Alchemy – an implementation of the Markov Logic Network formalism, an undirected graphical model over log-linear-weighted first-order logic. So, unlike BUGS and the above systems, there are no customized probability distributions for anything; everything is a Boltzmann (log-linear) distribution. At least, that’s how I understood it from the original paper. The FOL is essentially a language the user uses to define log-linear features. Alchemy then runs training algorithms to fit the their weights to data.
From Pedros Domingos’ group at UWashington. Written in C++. I’ve heard people complain that Alchemy is too slow. But in fairness, all these systems are slower than customized implementations.
Dyna is specialized for dynamic programming. The formalism is weighted Horn clauses (weighted Prolog). Implements agenda-based training/inference algorithms that generalize Baum-Welch, PCFG chart parsers, and the like. Written in C++, compiles to C++. Seems unmaintained. From Jason Eisner’s group at John Hopkins.
Since it only does dynamic programs, Dyna usefully supports a much more limited set of models than the above systems. But I expect that means it can train and infer with models that the above would be hopeless to handle, since dynamic programming gives you big-O efficiency gains over more general algorithms. (But on the other hand, even dynamic programming can be too generic and slow compared to direct, customized implementations. That’s the danger of all these systems, of course.)
BLOG – first-order logic with probability, though a fairly different formalism than MLNs. Focuses on problems with unknown and unknown numbers of objects. I personally don’t understand the use case very well. Its name stands for “Bayesian logic,” which seems like an unfairly broad characterization given all the other work in this area. From Brian Milch. Seems unmaintained? Written in Java.
An interesting axis of variation of all these is whether the model specification language is Turing-complete or not, and to what extent training and inference can be combined with external code.
- Turing-complete: Factorie, Infer.NET, Church, and Dyna are all Turing complete. The modeling languages of the first three are embedded in general procedural programming languages (Scala, C#, and Scheme respectively). Dyna is Turing complete in two different ways: it has a complete Prolog-ish engine, which is technically Turing complete but is gonna be a pain to do anything normal in (I simply mean, since Prolog is technically Turing-complete but a total pain to do anything non-Prolog-y in); but also, it compiles to C++.
- Not Turing-complete: BUGS, HBC, Alchemy/MLN, and BLOG use specialized mini-languages. BUGS’ and HBC’s languages are essentially the same as standard probabilistic model notation, though BUGS is imperative. Alchemy and BLOG are logic variants.
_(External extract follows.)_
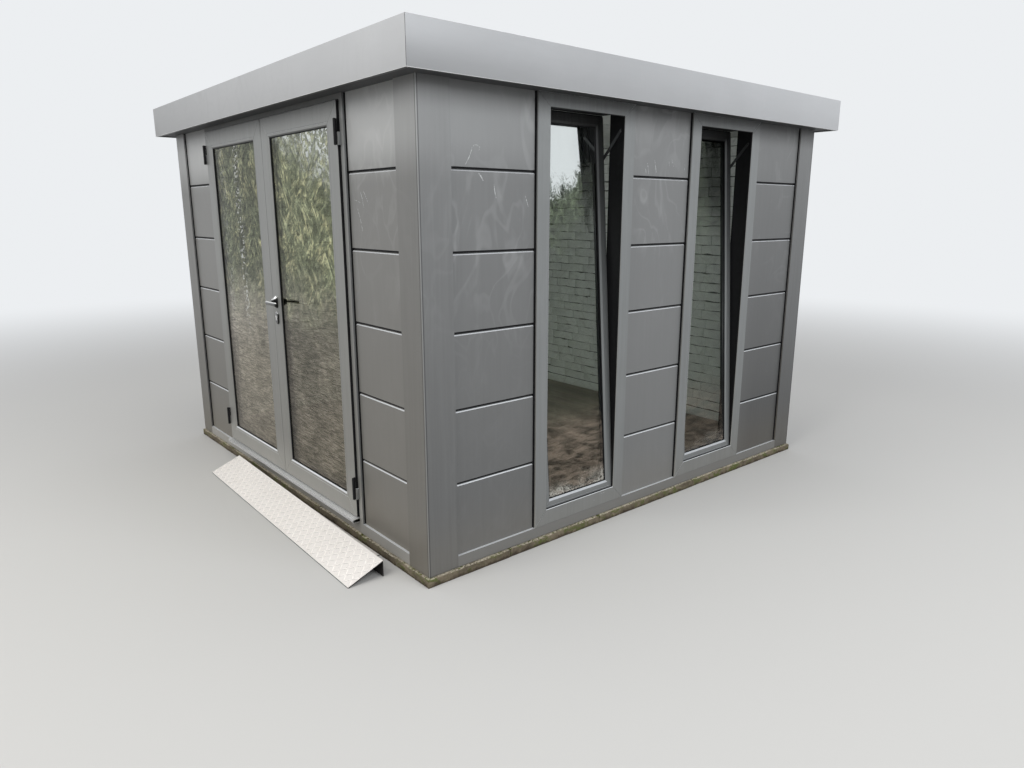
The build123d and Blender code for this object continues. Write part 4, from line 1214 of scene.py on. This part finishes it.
class POD_OT_set_stage(PodOperator):
    """Floor, soft lamps, pale surroundings and the camera at the viewing angle"""

    bl_idname = "pod.set_stage"
    bl_label = "Stage"

    def execute(self, context):
        floor, mesh = bmesh.new(), bpy.data.meshes.new("stage_floor")
        bmesh.ops.create_grid(floor, x_segments=8, y_segments=8, size=40)
        floor.to_mesh(mesh)
        floor.free()
        ground = linked("stage_floor", mesh)
        ground.location.z = -0.0005
        g = Graph(bpy.data.materials.new("stage_floor"))
        near = g.surface((0.62, 0.61, 0.59, 1), 0.9, specular=0.1)
        far = g.node("Emission", None, {"Color": BACKDROP, "Strength": 1.0})
        away = g.node("VectorMath", {"operation": "LENGTH"}, {0: g.place()}, "Value")
        mesh.materials.append(g.finish(g.mixed(g.step(away, 3.2, 12.0) * seen(g), near, far)))
        g = Graph(bpy.data.worlds.new("stage_world"))
        light, backdrop = (
            g.node("Background", None, {"Color": colour, "Strength": strength})
            for colour, strength in (((0.93, 0.96, 1.0, 1), 0.55), (BACKDROP, 1.0)))
        context.scene.world = g.finish(g.mixed(seen(g), light, backdrop), "World")
        for name, place, aim, size, power, tint in LAMPS:
            lamp = bpy.data.lights.new(name, "AREA")
            lamp.size, lamp.energy, lamp.color = size, power, tint
            holder = linked(name, lamp)
            holder.location = place
            holder.rotation_euler = (Vector(aim) - Vector(place)).to_track_quat("-Z", "Y").to_euler()
        camera = bpy.data.cameras.new("camera")
        camera.sensor_width, camera.lens, camera.clip_end = 36.0, 25.44, 200.0
        holder = linked("camera", camera)
        holder.location, holder.rotation_euler = CAMERA_PLACE, CAMERA_TURN
        context.scene.camera = holder
        context.scene.view_settings.view_transform = "Standard"
        return {"FINISHED"}


OPERATORS = (
    POD_OT_set_stage, POD_OT_coat_frame, POD_OT_fill_joints, POD_OT_edge_roof, POD_OT_lay_plinth,
    POD_OT_fit_windows, POD_OT_hang_doors, POD_OT_fit_handles, POD_OT_lay_entry, POD_OT_line_room,
)


class POD_PT_sidebar(bpy.types.Panel):
    """Finishes, sizes and the steps that dress the pod"""

    bl_idname = "POD_PT_sidebar"
    bl_label = "Garden Pod"
    bl_space_type = "VIEW_3D"
    bl_region_type = "UI"
    bl_category = "Garden Pod"

    def draw(self, context):
        for settings in (context.scene.pod_colours, context.scene.pod_sizes):
            column = self.layout.column()
            for name in settings.__annotations__:
                column.prop(settings, name)
        for operator in OPERATORS:
            self.layout.operator(operator.bl_idname)


CLASSES = (PodColours, PodSizes, *OPERATORS, POD_PT_sidebar)


def register():
    for cls in CLASSES:
        bpy.utils.register_class(cls)
    bpy.types.Scene.pod_colours = PointerProperty(type=PodColours)
    bpy.types.Scene.pod_sizes = PointerProperty(type=PodSizes)


def unregister():
    del bpy.types.Scene.pod_sizes, bpy.types.Scene.pod_colours
    for cls in reversed(CLASSES):
        bpy.utils.unregister_class(cls)


def main():
    register()
    for operator in OPERATORS:
        group, name = operator.bl_idname.split(".")
        getattr(getattr(bpy.ops, group), name)()


if __name__ == "__main__":
    main()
- Compiles to Turing-complete: HBC compiles to C, and Dyna compiles to C++, which are then intended to be hacked up and/or embedded in larger programs. I imagine this is a maintainability nightmare, but could be fine for one-off projects.
Another interesting variation is to what extent the systems handle probabilistic relations. BUGS and HBC don’t really try at all beyond plates; Alchemy, BLOG, and Factorie basically specialize in this; Dyna kind of does in a way; and the rest I can’t tell.
In summary, lots of interesting variation here. Given how many of these things are new and changing, this area will probably look much different in a few years.